I typically shared data between threads with fairly small FIFO buffers but maybe there are better strategies. Trying to minimize locked states, made a set of self-enforced access rules-- Such as-- Thread A is the only one allowed to write Variable A but all threads can read Variable A at any time, and Thread B is the only one allowed to write Variable B, but all threads can read Variable B at any time. Sometimes you just HAVE to use a lock or mutex, but a consistent, well-enforced set of private access rules might minimize the need for locks.

For instance, one way to do it-- You have Midi tracks and Audio tracks in memory. The repetitive timer thread, each time looks at all the Midi tracks and picks out any notes which need to be played "soon". It stuffs those "ready to go" notes into small FIFO buffers and updates the Head pointer.

Next time the Audio Thread needs to render a time slice, it compares the FIFO buffer head and tail to discover if any notes need playing. If Head != Tail, it strips off the pending Midi data and sends it to the relevant VST synth plugins right before telling the synth plugin to render the next time slice. And the Audio thread updates the Tail pointer. Nothing ever writes the Tail except the Audio Thread and nothing ever writes the Head except the timer thread.

You can do a fairly good track and plugin count with a single audio thread which does the rendering and mixing during the audio interrupt. It is your code, but it is called-into and running on a thread owned by the audio driver.

So when the audio callback is invoked, it would render any VST synths into audio buffers the same size as the requested time slice. Then it would read the next X samples of audio track data of each track and apply whatever VST plugins are assigned to each track. Then it would apply track volume and pan and make a mix of all the tracks, and return that final mixed small audio slice buffer to the audio driver and exit, returning into the audio driver code on that thread and releasing your "temporary ownership" of the audio driver's thread until next time it is called.

I typically had an array of audio buffers sized as big as the audio driver's max requested time slice. Or a little bigger to account for mistakes, resampling, and such. One audio buffer for each track.

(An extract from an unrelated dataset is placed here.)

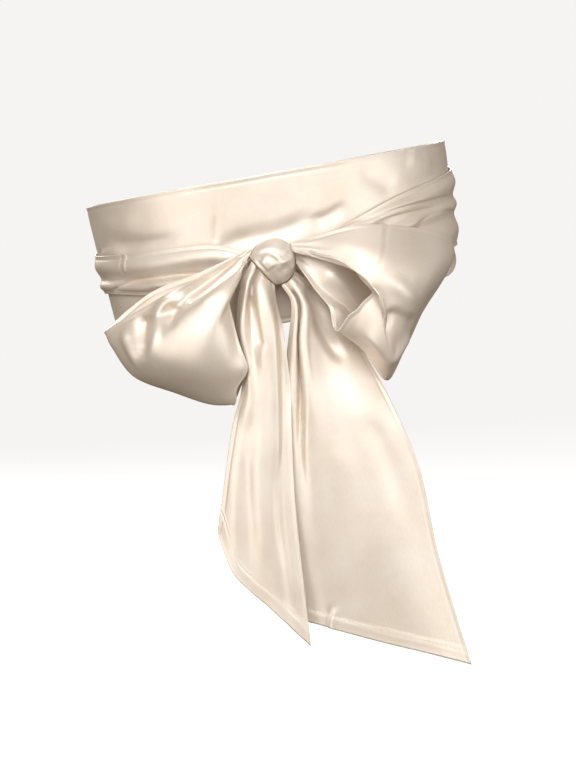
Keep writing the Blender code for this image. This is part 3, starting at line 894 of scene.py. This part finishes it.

You could do mixing in another thread(s) so that the mixing doesn't have to get finished within the audio callback to avoid dropouts. That might increase the track count on well-endowed multi-core systems. But if you do the mixing async to the playback on another thread it will be more brain damage to program, and might be unavoidably a little less user-responsive. Doing the rendering and mixing in the audio callback might be as close to real-time that you can get it.

Starting, stopping and relocating/looping can take some time to get it right. During playback everything is just marching ahead in-time, but a sudden change in location will invalidate any data that you "played ahead" into small temporary buffers. And if you are streaming from disk, the entire disk buffer needs purged and reloaded for the current new song location.